Delivering Excellence Every Time

Insight

2 mins read

Foodservice delivery was already taking off before 2020 ... and then COVID happened.

 

While a shock, it made many businesses pivot to find new ways of setting up fast, convenient delivery models. And that meant new ways of thinking around pricing and cost management, updated menus, websites, communicating with customers, staff management plus extra food safety and hygiene measures.

So here’s our top tips to get you started:

  • Before you sign up to a delivery platform, make sure it’s viable and can cover costs. 
  • Invest in your online presence – perhaps even partnering with various 3rd party delivery apps.
  • Be everywhere online diners look for food, and make it super easy to order. 
What about menus?

  • Keep it simple: A compact delivery menu can reduce operating budgets, make ingredient ordering easier, and increase turnaround times. 
  • Bring on the food specials: Show diners your specials on social media using hashtags and great shots to drum up extra business and excitement.
  • Pair up: Suggest meal pairings or ‘goes well with’ ideas, including milkshakes and desserts to boost orders.
On the Road

  • Will it stay hot and in shape? Created dishes that reheat well and survive bumpy roads! 
  • Try “heat-at-home” options: These dishes can be delivered earlier in the day and reheated later which means less stress on your kitchen during busy mealtimes. 
  • Let fried items breathe: Use vented lids (or poke holes in your lids) to prevent trapping moisture inside the containers resulting in soggy dishes.
  • Pack pasta just under al dente: So it won't go mushy and overcooked.
Prep and delivery during COVID-19

  • Stay safe: You must have visible safety standards in place – using masks and gloves if necessary.

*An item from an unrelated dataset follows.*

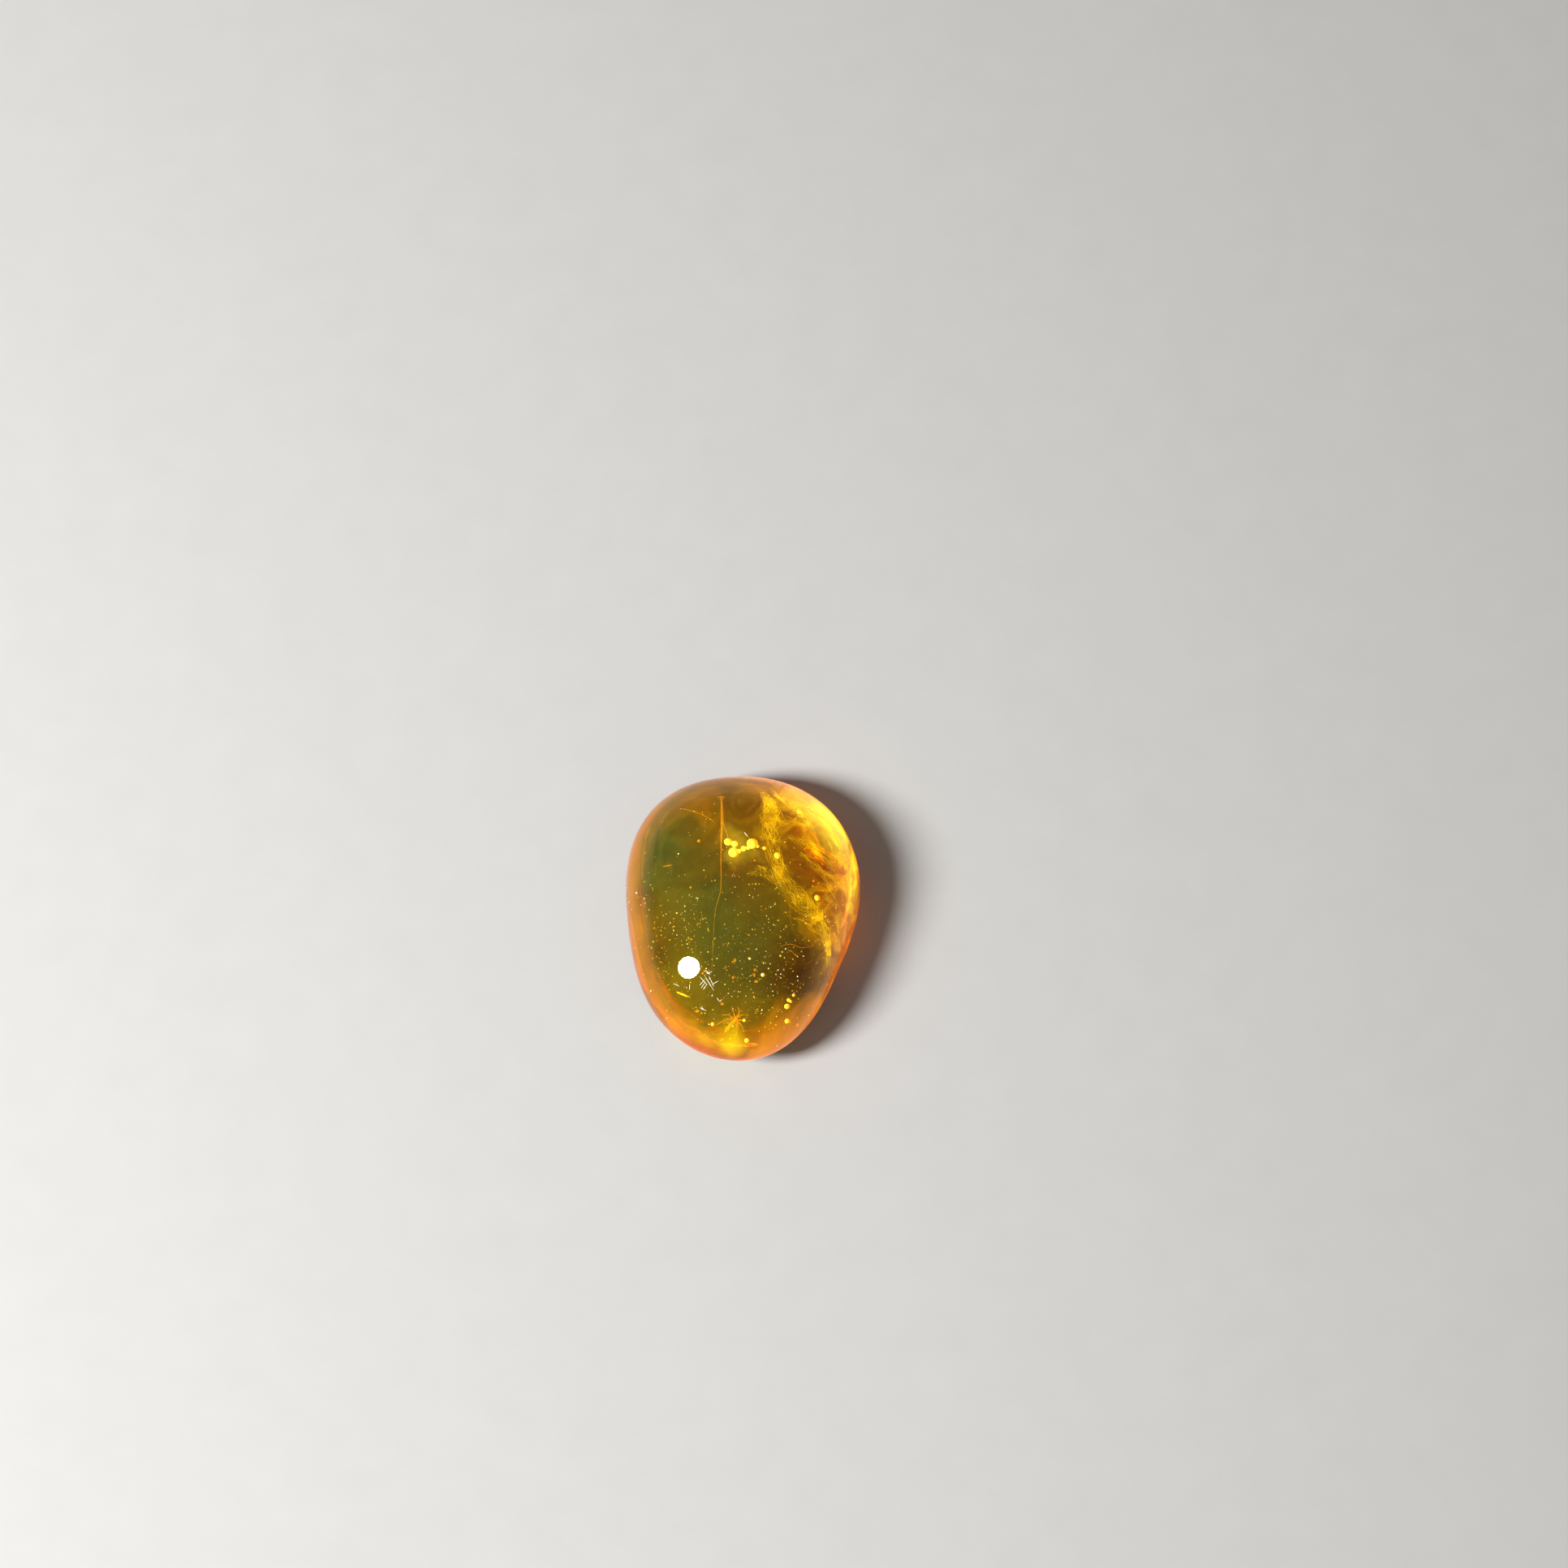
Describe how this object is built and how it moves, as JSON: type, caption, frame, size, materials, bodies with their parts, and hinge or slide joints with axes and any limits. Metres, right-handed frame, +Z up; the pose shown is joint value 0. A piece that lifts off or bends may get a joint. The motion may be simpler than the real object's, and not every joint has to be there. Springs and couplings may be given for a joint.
{
  "type": "insect in amber",
  "caption": "Polished clear amber pebble, egg-shaped and gently domed, with a tiny midge, plant hair, fibre tuft, seed and slivers sealed inside.",
  "frame": {"origin": "on the surface that the pebble rests on, under the middle of its outline", "axes": "+Z up, +Y towards the wide end, +X to the right when looking from the narrow end to the wide end"},
  "size_m": [0.0206, 0.026, 0.0111],
  "materials": {
    "amber": "polished clear resin",
    "chitin": "dark red-brown chitin",
    "plant": "golden plant fibre",
    "seed_coat": "dark brown seed coat"
  },
  "bodies": {
    "root": {"amber_top": "amber", "amber_base": "amber", "insect": "chitin", "plant_hair": "plant", "fibre_tuft": "plant", "seed": "seed_coat", "sliver_left": "plant", "sliver_front": "plant"}
  },
  "joints": []
}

Keep an eye on staff health, and use individually packed utensils.
  • Use designated drop-off points if possible: Restrict your own deliveries to surrounding suburbs for faster delivery. 
  • Disinfect delivery bags: Do this regularly.
  • Keep records: Record temperatures and keep details of chefs, handlers, and deliveries.
  • Use zero contact delivery: Place orders at the front door and phone/message to let customers know their order has arrived – wait until you see them pick it up.